Would love your thoughts!
After 4 retries, the spinner finally gave up but it incorrectly said "Sorry, no exercise available for this language today." and not, as it should have, "We were unable to load the exercises. Try again later, or contact support at ${email}"
---
The AppSec-er in me wants to point out that returning the version of nginx that you're using is an antipattern since it enables more targeted attacks if the version has woes; it does it in the error, and it does it in the headers
Yes, the server got knocked out. I was not expecting this much traffic hah. I already upgraded it but I have an NLP server with 10 language models loaded and it seems to be grinding CPU resources.
It would be nice to limit the YouTube content a bit like not just news, but an option for news in slow French, or something else. At least for me news in slow French is way easier to understand than news in French at 0.5x in you tube.
Maybe it's just my phone, but the dragging and dropping wasn't hit or miss it was mostly broken. On an English speaking video (my native language) filling in three gaps took me like five video repetitions to get the words in place. It made me feel a lot better about my Spanish speaking performance. Just clicking the words like someone else suggested would solve the problem completely for me, but it might be like a "hit box" problem on the words.
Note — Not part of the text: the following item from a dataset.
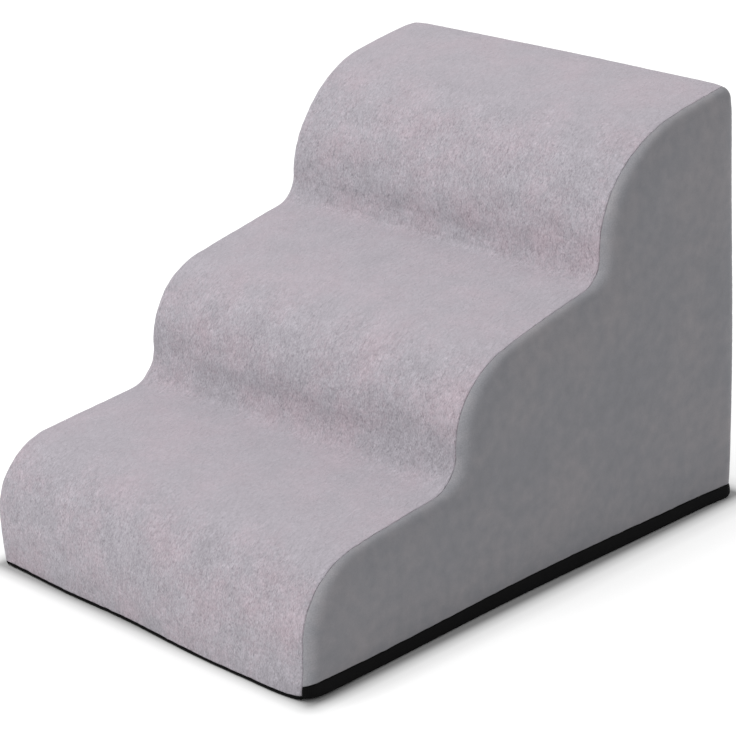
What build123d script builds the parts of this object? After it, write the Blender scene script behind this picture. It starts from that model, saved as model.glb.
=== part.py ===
from build123d import *
import math
import os

# Pet stairs: one foam block with three wave-shaped steps, inside a zipped fabric cover.
# Millimetres, +Z up, +Y from the lowest step to the back, +X to the right seen from the front.
# The origin is on the floor, under the middle of the overall box.

# Foam block and steps, from the front. A riser is measured up to the sharp nose corner, a climb is
# how far a tread rises from its front to its back, and each radius rounds one of those corners.
stairs_width = 400.0
low_riser = 109.0
low_depth = 186.0
low_climb = 20.0
low_nose_radius = 66.0
low_valley_radius = 32.0
middle_riser = 95.0
middle_depth = 185.0
middle_climb = 37.0
middle_nose_radius = 76.0
middle_valley_radius = 24.0
top_riser = 115.0
top_depth = 179.0
top_climb = 24.0
top_nose_radius = 106.0

# Two roundings take up at most this share of the straight run between their corners.
usable_run = 0.98

# Cover. The right seam and the base seams are set in from the edges. The left seam lies further round
# its shoulder and the top seam below the rear top edge, so the tread panel wraps over both.
cover_thickness = 2.0
foam_clearance = 0.3
edge_radius = 10.0
base_edge_radius = 4.5
seam_inset = 9.5
left_seam_margin = 0.4
top_seam_drop = 5.0
binding_height = 12.6
front_reveal = 1.2

# Zip across the lower back. It stops short of each side seam by the end margin.
zip_rise = 22.4
zip_end_margin = 20.5
zip_opening = 11.0
tape_width = 12.0
tape_thickness = 0.6
tape_end = 6.0
coil_width = 2.5
coil_thickness = 2.2
coil_edge_radius = 0.5
coil_gap = 1.0
stop_length = 3.0
stop_thickness = 2.0
stop_edge_radius = 0.5
stop_overlap = 0.5

# Slider and pull
slider_length = 10.0
slider_wall = 1.0
slider_clearance = 0.2
flange_clearance = 0.3
slider_corner_radius = 1.5
post_length = 3.0
bail_leg_radius = 0.8
bail_leg_spacing = 6.0
bail_thickness = 1.2
pull_thickness = 1.2
pull_play = 0.3
pull_length = 22.0
pull_width = 5.0
pull_ring_wall = 1.4
pull_hole_radius = 1.3
relief_clearance = 0.5

steps = [
    (low_riser, low_depth, low_climb, low_nose_radius, low_valley_radius),
    (middle_riser, middle_depth, middle_climb, middle_nose_radius, middle_valley_radius),
    (top_riser, top_depth, top_climb, top_nose_radius, 0.0),
]
stairs_height = sum(riser + climb for riser, _, climb, _, _ in steps)
block_length = sum(depth for _, depth, _, _, _ in steps)

# How far the zip slider's bail stands out behind the back panel, which the overall box includes.
coil_face = tape_thickness + coil_thickness - cover_thickness
wing_face = coil_face + slider_clearance + slider_wall
bail_seat = wing_face + pull_thickness + 2 * pull_play
bail_face = bail_seat + bail_thickness
front_y = -(block_length + bail_face) / 2
back_y = front_y + block_length

half_width = stairs_width / 2
seam_x = half_width - seam_inset
left_seam_x = cover_thickness + left_seam_margin - half_width
seam_back_y = back_y - seam_inset
seam_front_y = front_y + seam_inset
seam_top_z = stairs_height - top_seam_drop
front_lip = cover_thickness + front_reveal

# Heights and depths in the zip, from its middle line and from the inside of the back panel
zip_z = binding_height + zip_rise
zip_half_length = seam_x - zip_end_margin
inner_y = back_y - cover_thickness
tape_face_y = inner_y + tape_thickness
coil_face_y = back_y + coil_face
wing_face_y = back_y + wing_face
bail_seat_y = back_y + bail_seat
bail_face_y = back_y + bail_face
chain_half_height = coil_gap / 2 + coil_width
tape_reach = coil_gap / 2 + tape_width
tape_x = zip_half_length + tape_end
slider_half_height = chain_half_height + flange_clearance + slider_wall

# The slider at rest, at the closed end on the right, and the bail's leg that the pull hangs from
slider_x = zip_half_length - stop_length - flange_clearance - slider_length / 2
slider_travel = 2 * slider_x
pull_x = slider_x - bail_leg_spacing / 2

# Longer than the stairs in any direction, for cuts that run right through
beyond = stairs_height + block_length
base_align = (Align.CENTER, Align.CENTER, Align.MIN)


def slab(x_span, y_span, z_span):
    """A box between two limits along each axis."""
    size = [high - low for low, high in (x_span, y_span, z_span)]
    corner = [low for low, _ in (x_span, y_span, z_span)]
    box = Box(*size, align=(Align.MIN, Align.MIN, Align.MIN))
    return Pos(*corner) * box


def wave_corners():
    """The outline's corners after the front bottom one, as (y, z, wanted radius)."""
    corners = []
    y = front_y
    z = 0.0
    for riser, depth, climb, nose_radius, valley_radius in steps:
        z += riser
        corners.append((y, z, nose_radius))
        y += depth
        z += climb
        corners.append((y, z, valley_radius))
    return corners


def fitted_radii(points, wanted):
    """The wanted radii, made smaller where two roundings would not fit on the run between them."""
    reach = [0.0]
    for i in range(1, len(points) - 1):
        before = (points[i] - points[i - 1]).normalized()
        after = (points[i + 1] - points[i]).normalized()
        half_turn = math.radians(before.get_angle(after)) / 2
        reach.append(math.tan(half_turn))
    reach.append(0.0)
    radii = [0.0] + list(wanted) + [0.0]
    for i in range(len(points) - 1):
        run = (points[i + 1] - points[i]).length
        used = radii[i] * reach[i] + radii[i + 1] * reach[i + 1]
        if used > usable_run * run:
            share = usable_run * run / used
            radii[i] *= share
            radii[i + 1] *= share
    return radii[1:-1]


def wave_face():
    """The side outline of the stairs as a flat face, standing in the YZ plane."""
    corners = wave_corners()
    rounded = [Vector(0, front_y, 0)] + [Vector(0, y, z) for y, z, _ in corners]
    radii = fitted_radii(rounded, [radius for _, _, radius in corners[:-1]])
    wave = FilletPolyline(*rounded, radius=radii)
    rest = Polyline(rounded[-1], Vector(0, back_y, 0), rounded[0])
    return make_face(wave.edges() + rest.edges())


def block(inset):
    """The stairs as a solid with rounded edges, drawn in by the inset on every side."""
    outline = wave_face()
    if inset:
        outline = offset(outline, amount=-inset)
    half = half_width - inset
    body = extrude(outline, amount=half, dir=(1, 0, 0), both=True)
    sides = body.faces().filter_by(Axis.X)
    base_edges = sides.edges().group_by(Axis.Z)[0]
    wave_edges = sides.edges() - base_edges
    rear_edge = body.edges().filter_by(Axis.X).sort_by(Axis.Z)[-1]
    body = fillet(wave_edges + [rear_edge], edge_radius - inset)
    base_loop = body.faces().sort_by(Axis.Z)[0].outer_wire().edges()
    return fillet(base_loop, base_edge_radius - inset)


def cover_panels():
    """The sewn panels of the cover: the skin of the block, cut along its seams."""
    skin = block(0) - block(cover_thickness)
    upper_across = (left_seam_x, seam_x)
    base_across = (-seam_x, seam_x)
    right = (seam_x, beyond)
    left = (-beyond, left_seam_x)
    base_left = (-beyond, -seam_x)
    along = (-beyond, beyond)
    front = (-beyond, seam_front_y)
    rear = (seam_back_y, beyond)
    above_binding = (binding_height, beyond)
    under_binding = (-beyond, binding_height)
    tread_room = slab(upper_across, front, (front_lip, beyond))
    tread_room += slab(upper_across, (-beyond, seam_back_y), above_binding)
    tread_room += slab(upper_across, rear, (seam_top_z, beyond))
    return {
        "side_panel_right": skin & slab(right, along, above_binding),
        "side_panel_left": skin & slab(left, along, above_binding),
        "base_binding_right": skin & slab(right, along, under_binding),
        "base_binding_left": (skin & slab(base_left, along, under_binding)) - tread_room,
        "base_binding_back": skin & slab(base_across, rear, under_binding),
        "base_binding_front": skin & slab(base_across, front, (-beyond, front_lip)),
        "base_sheet": skin & slab(base_across, (seam_front_y, seam_back_y), (-beyond, front_lip)),
        "tread_panel": skin & tread_room,
        "back_panel": (skin & slab(upper_across, rear, above_binding)) - tread_room,
    }


def split_back(panel):
    """The back panel, opened for the zip, let in for its tapes and parted level with it."""
    opening = slab(
        (-zip_half_length, zip_half_length),
        (seam_back_y, beyond),
        (zip_z - zip_opening / 2, zip_z + zip_opening / 2),
    )
    let_in = slab(
        (-tape_x, tape_x),
        (seam_back_y, tape_face_y),
        (zip_z - tape_reach, zip_z + tape_reach),
    )
    panel = panel - opening - let_in
    across = (-beyond, beyond)
    return {
        "back_panel_upper": panel & slab(across, across, (zip_z, beyond)),
        "back_panel_lower": panel & slab(across, across, (-beyond, zip_z)),
    }


def foam_core():
    """The foam block, with a shallow groove behind the zip where the slider presses it in."""
    depth = slider_clearance + slider_wall + relief_clearance
    groove_z = slider_half_height + relief_clearance
    groove = slab(
        (-tape_x, tape_x),
        (inner_y - depth, beyond),
        (zip_z - groove_z, zip_z + groove_z),
    )
    return block(cover_thickness + foam_clearance) - groove


def zip_half(side):
    """One half of the zip, above (1) or below (-1) its middle line: its tape and its coil."""
    coil_x = zip_half_length - stop_length
    tape_z = sorted((zip_z + side * coil_gap / 2, zip_z + side * tape_reach))
    coil_z = sorted((zip_z + side * coil_gap / 2, zip_z + side * chain_half_height))
    tape = slab((-tape_x, tape_x), (inner_y, tape_face_y), tape_z)
    coil = slab((-coil_x, coil_x), (tape_face_y, coil_face_y), coil_z)
    long_edges = coil.edges().filter_by(Axis.X).group_by(Axis.Y)[-1]
    return tape, fillet(long_edges, coil_edge_radius)


def zip_stop(side):
    """The clamp that ends the coils on the right (1) or the left (-1)."""
    half_height = chain_half_height + stop_overlap
    span = sorted((side * (zip_half_length - stop_length), side * zip_half_length))
    stop = slab(
        span,
        (tape_face_y, tape_face_y + stop_thickness),
        (zip_z - half_height, zip_z + half_height),
    )
    return fillet(stop.edges().group_by(Axis.Y)[-1], stop_edge_radius)


def zip_slider():
    """The slider: two wings joined by a post between the coils, with flanges and a bail."""
    ends = (slider_x - slider_length / 2, slider_x + slider_length / 2)
    height = (zip_z - slider_half_height, zip_z + slider_half_height)
    inner_wing = slab(
        ends, (inner_y - slider_clearance - slider_wall, inner_y - slider_clearance), height
    )
    outer_wing = slab(ends, (wing_face_y - slider_wall, wing_face_y), height)
    body = inner_wing + outer_wing
    body = fillet(body.edges().filter_by(Axis.Y), slider_corner_radius)
    flange_y = (tape_face_y + slider_clearance, wing_face_y - slider_wall / 2)
    flange_x = (ends[0] + slider_corner_radius, ends[1] - slider_corner_radius)
    body += slab(flange_x, flange_y, (height[1] - slider_wall, height[1]))
    body += slab(flange_x, flange_y, (height[0], height[0] + slider_wall))
    post_half = coil_gap / 2 - slider_clearance
    body += slab(
        (slider_x - post_length / 2, slider_x + post_length / 2),
        (inner_y - slider_clearance - slider_wall / 2, wing_face_y - slider_wall / 2),
        (zip_z - post_half, zip_z + post_half),
    )
    for side in (-1, 1):
        leg = Cylinder(bail_leg_radius, bail_seat - wing_face + slider_wall, align=base_align)
        foot_x = slider_x + side * bail_leg_spacing / 2
        body += Pos(foot_x, wing_face_y - slider_wall / 2, zip_z) * Rot(-90, 0, 0) * leg
    bridge_outline = SlotCenterToCenter(bail_leg_spacing, 2 * bail_leg_radius)
    bridge = Pos(slider_x, bail_face_y, zip_z) * Rot(90, 0, 0) * extrude(
        bridge_outline, amount=bail_thickness
    )
    return body + bridge


def zip_pull():
    """The pull tab, hanging from the bail's leg by its ring."""
    ring_radius = pull_hole_radius + pull_ring_wall
    tip_z = pull_width / 2 - pull_length
    sheet = Circle(ring_radius) + Pos(0, tip_z) * Circle(pull_width / 2)
    sheet += Pos(0, tip_z / 2) * Rectangle(pull_width, -tip_z)
    sheet -= Circle(pull_hole_radius)
    sheet -= Pos(0, tip_z) * Circle(pull_width / 4)
    tab = extrude(sheet, amount=pull_thickness)
    return Pos(pull_x, wing_face_y + pull_play + pull_thickness, zip_z) * Rot(90, 0, 0) * tab


parts = cover_panels()
parts.update(split_back(parts.pop("back_panel")))
parts["foam_core"] = foam_core()
parts["zip_tape_upper"], parts["zip_coil_upper"] = zip_half(1)
parts["zip_tape_lower"], parts["zip_coil_lower"] = zip_half(-1)
parts["zip_stop_right"] = zip_stop(1)
parts["zip_stop_left"] = zip_stop(-1)
parts["zip_slider"] = zip_slider()
parts["zip_pull"] = zip_pull()

os.makedirs("parts", exist_ok=True)
for name, solid in parts.items():
    export_step(solid, f"parts/{name}.step")

print(f"block {stairs_width:.1f} x {block_length:.1f} x {stairs_height:.1f} mm")
print(f"front at y {front_y:.2f}, back panel at y {back_y:.2f}")
print(f"zip line at z {zip_z:.2f}, slider travel {slider_travel:.2f} mm")
print(f"pull pivot at x {pull_x:.2f}, y {wing_face_y:.2f}, z {zip_z:.2f}")
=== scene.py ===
# %% [markdown]
# # Pet stairs, dressed in Blender
# The stairs are one foam block in a zipped cover. A light plush runs down the three wave-shaped
# steps, grey suede covers the sides and the back, and a black strip binds the bottom edge. The
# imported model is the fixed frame. Everything here is built around it, in metres.

# %% Load the frame
import bpy
import bmesh
import math
import numpy as np
from mathutils import Matrix, Vector, kdtree, noise


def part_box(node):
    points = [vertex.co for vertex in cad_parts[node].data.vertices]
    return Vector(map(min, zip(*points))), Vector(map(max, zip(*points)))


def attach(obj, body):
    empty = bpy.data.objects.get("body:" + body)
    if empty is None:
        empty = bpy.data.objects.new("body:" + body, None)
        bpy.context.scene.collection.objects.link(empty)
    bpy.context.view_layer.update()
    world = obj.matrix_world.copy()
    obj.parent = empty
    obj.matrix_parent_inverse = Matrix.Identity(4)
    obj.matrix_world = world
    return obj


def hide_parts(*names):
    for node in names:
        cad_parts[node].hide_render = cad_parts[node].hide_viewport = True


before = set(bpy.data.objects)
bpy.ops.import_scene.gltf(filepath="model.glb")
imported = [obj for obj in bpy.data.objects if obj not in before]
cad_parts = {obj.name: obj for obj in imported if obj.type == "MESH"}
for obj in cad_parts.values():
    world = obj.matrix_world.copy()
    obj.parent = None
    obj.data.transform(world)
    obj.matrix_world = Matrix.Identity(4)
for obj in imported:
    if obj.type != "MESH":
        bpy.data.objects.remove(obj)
scene = bpy.context.scene
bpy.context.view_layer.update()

# %% [markdown]
# ## Where the seams are
# Every seam lies in an upright or level plane, so a few numbers place them all. They are read
# from the frame, and so the panels made here always meet where the real ones are sewn. The plush
# wraps over the left shoulder and the rear top edge, which hides those two seams from the front
# right.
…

I've been working hard to get the quality up. And now that I have some paid users for the large languages I can also auto-transcribe high quality channels. Main reason for the poor exercises (especially for German) was that I initially picked some poor channels and I was being cheap.
I've updated the german channel and that should hopefully result in a better experience.
I'm using AssemlbyAI and Deepgram for the transcripts at the moment. Unfortunately, they don't support Irish. However, I did see this: https://elevenlabs.io/speech-to-text/irish . Not sure how accurate it is.
Also I'm maybe jlpt4 and the text was too hard, you should let me choose difficulty.
However, I was very confused by the interface at first. I started a with a 3 gap exercise. I dragged what I thought was the correct word into the gap. Listened again, changed my mind but I couldn't drag in my new choice. It was a while before I realised that the correct word had been inserted for me. This was despite me not completing the other gaps.
It would be better if the answers weren't given until the user submits the answer.